Aim:
Report the count of lines containing the word "this" in the entries below, and nothing more.

Data to process:
'''

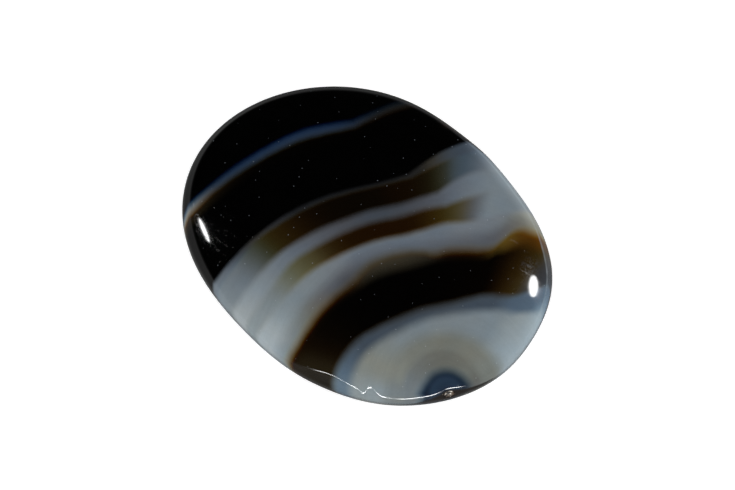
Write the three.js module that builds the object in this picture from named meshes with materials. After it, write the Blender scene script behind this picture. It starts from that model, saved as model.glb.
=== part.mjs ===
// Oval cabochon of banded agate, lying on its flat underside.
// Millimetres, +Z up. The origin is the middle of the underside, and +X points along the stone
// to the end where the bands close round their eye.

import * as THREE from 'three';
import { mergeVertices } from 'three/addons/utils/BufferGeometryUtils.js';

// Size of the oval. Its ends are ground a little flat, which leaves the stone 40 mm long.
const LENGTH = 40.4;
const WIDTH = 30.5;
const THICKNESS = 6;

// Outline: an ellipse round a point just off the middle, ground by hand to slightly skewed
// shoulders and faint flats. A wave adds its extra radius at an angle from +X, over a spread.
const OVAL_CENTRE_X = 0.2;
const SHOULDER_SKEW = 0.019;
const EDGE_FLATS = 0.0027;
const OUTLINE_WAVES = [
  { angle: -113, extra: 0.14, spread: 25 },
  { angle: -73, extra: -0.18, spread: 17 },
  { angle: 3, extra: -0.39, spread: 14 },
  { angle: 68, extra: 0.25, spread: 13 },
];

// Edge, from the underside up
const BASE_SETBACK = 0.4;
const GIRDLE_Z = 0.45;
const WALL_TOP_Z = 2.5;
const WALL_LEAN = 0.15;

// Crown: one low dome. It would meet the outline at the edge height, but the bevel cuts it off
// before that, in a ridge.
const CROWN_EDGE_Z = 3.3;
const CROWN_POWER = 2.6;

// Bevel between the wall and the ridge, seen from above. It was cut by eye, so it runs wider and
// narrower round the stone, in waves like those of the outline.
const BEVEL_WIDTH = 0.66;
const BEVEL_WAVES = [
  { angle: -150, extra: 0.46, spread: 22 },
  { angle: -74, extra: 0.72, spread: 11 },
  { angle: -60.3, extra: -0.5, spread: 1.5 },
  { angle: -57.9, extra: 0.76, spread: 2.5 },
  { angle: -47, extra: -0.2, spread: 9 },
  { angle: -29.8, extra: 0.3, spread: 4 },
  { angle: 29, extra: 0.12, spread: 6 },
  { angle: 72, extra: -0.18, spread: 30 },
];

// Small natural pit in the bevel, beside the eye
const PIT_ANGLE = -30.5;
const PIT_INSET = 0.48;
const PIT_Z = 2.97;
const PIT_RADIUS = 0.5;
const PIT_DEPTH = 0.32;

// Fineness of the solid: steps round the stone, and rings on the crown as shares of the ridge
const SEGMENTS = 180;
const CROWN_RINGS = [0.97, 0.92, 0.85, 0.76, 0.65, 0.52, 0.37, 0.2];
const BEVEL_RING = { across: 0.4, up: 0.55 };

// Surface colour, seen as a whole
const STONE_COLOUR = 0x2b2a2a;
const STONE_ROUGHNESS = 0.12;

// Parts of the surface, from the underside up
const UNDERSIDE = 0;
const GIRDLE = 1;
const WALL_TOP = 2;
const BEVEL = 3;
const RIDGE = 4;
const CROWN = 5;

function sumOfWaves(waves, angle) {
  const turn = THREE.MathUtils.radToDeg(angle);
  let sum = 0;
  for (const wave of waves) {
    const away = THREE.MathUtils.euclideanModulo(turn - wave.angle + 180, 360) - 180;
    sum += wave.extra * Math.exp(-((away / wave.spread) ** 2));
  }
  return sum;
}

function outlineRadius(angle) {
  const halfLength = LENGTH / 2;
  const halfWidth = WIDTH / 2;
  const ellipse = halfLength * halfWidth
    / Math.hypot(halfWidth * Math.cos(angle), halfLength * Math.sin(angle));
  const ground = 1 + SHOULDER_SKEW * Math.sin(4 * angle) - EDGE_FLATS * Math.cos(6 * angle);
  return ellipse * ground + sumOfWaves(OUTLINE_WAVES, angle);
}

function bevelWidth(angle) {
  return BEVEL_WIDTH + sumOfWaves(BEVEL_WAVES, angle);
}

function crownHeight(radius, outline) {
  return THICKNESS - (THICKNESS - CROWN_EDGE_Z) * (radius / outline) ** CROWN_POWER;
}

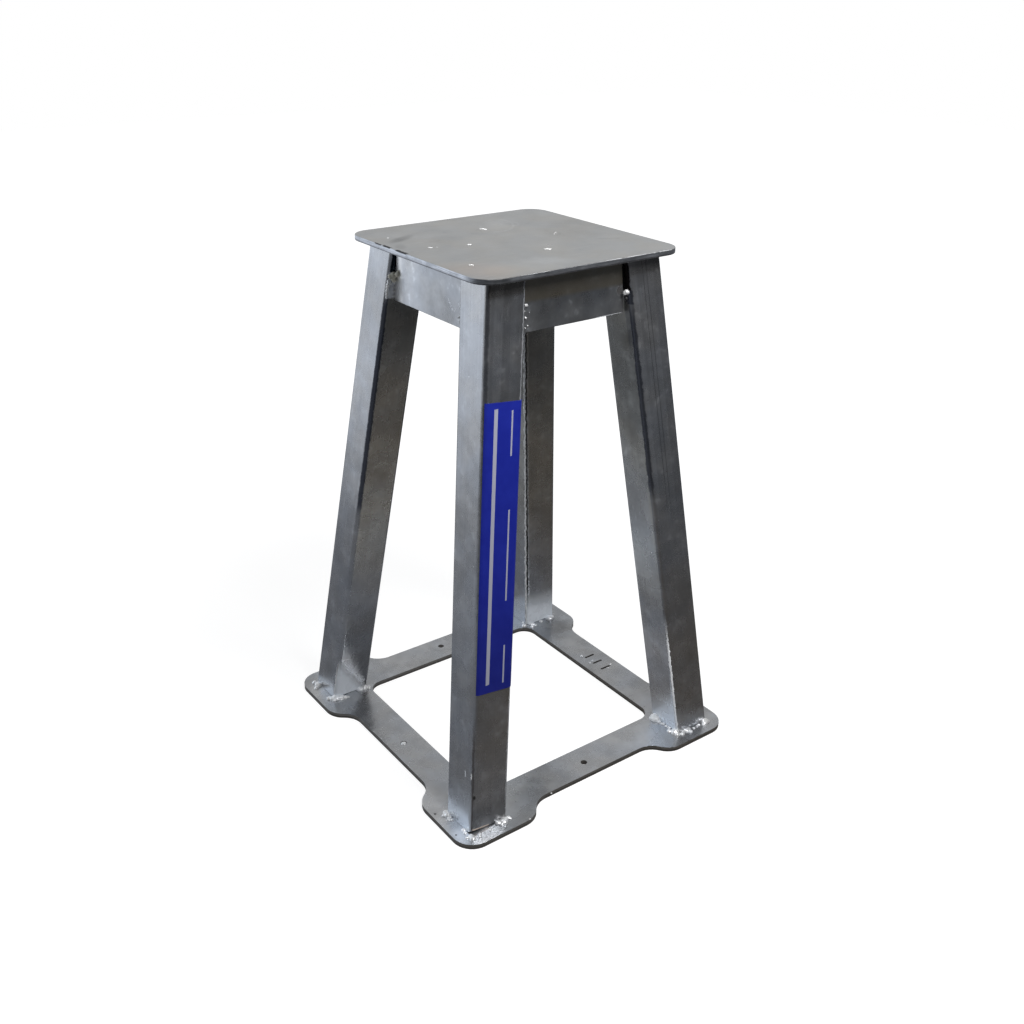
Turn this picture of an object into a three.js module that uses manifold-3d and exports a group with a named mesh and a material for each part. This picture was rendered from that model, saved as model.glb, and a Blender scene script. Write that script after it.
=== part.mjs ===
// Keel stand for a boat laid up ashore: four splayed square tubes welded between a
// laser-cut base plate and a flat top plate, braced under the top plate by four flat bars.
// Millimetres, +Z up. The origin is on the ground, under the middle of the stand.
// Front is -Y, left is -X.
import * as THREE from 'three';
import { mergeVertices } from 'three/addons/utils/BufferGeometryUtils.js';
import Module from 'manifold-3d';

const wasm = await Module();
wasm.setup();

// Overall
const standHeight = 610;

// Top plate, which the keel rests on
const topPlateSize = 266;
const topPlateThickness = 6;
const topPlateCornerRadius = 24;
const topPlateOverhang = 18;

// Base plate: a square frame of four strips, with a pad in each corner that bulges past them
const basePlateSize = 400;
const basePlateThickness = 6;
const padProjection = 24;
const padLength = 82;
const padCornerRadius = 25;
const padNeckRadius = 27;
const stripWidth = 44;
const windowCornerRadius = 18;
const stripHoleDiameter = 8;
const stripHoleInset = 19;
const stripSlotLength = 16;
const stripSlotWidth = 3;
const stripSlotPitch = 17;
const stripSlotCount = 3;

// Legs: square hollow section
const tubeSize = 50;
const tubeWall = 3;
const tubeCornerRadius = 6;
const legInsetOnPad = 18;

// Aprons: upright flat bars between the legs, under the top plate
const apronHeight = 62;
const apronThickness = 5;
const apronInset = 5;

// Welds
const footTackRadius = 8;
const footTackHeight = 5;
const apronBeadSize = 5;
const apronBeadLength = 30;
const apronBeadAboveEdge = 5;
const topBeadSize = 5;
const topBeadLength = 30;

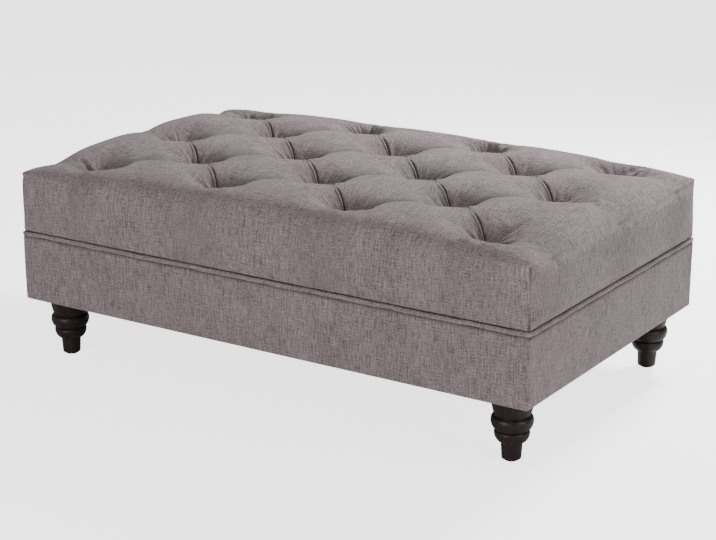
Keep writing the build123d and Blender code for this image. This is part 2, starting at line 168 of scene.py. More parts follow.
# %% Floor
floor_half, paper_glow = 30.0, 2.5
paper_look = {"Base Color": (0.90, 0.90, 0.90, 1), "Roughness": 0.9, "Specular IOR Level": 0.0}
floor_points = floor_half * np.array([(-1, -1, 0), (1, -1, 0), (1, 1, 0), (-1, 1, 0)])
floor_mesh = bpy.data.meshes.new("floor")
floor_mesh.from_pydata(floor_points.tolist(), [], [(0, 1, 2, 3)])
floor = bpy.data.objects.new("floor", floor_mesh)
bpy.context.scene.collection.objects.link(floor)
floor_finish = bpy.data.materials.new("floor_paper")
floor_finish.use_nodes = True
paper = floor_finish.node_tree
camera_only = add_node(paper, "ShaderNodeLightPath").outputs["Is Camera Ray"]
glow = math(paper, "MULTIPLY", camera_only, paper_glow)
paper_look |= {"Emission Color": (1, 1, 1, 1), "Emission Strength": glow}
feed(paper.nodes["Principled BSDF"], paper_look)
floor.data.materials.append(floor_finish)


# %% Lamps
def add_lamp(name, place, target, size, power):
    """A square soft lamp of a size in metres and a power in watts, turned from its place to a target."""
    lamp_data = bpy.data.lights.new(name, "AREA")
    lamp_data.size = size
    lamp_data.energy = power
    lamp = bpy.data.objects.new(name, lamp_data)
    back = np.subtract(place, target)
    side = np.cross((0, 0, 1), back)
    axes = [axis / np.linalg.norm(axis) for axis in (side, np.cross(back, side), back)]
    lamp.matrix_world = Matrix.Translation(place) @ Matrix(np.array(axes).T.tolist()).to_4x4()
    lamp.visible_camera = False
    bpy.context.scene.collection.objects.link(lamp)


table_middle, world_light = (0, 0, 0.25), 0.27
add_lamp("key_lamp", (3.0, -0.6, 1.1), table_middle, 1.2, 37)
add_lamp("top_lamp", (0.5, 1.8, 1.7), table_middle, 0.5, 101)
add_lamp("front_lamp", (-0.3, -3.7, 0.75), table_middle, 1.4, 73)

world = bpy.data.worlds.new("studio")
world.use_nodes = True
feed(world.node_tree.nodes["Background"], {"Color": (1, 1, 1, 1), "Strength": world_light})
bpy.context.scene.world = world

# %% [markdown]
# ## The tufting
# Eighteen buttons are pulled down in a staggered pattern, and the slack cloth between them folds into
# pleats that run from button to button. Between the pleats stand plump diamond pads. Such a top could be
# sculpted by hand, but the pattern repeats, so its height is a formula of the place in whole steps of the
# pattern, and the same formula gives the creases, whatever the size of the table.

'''

Exercise answer:
3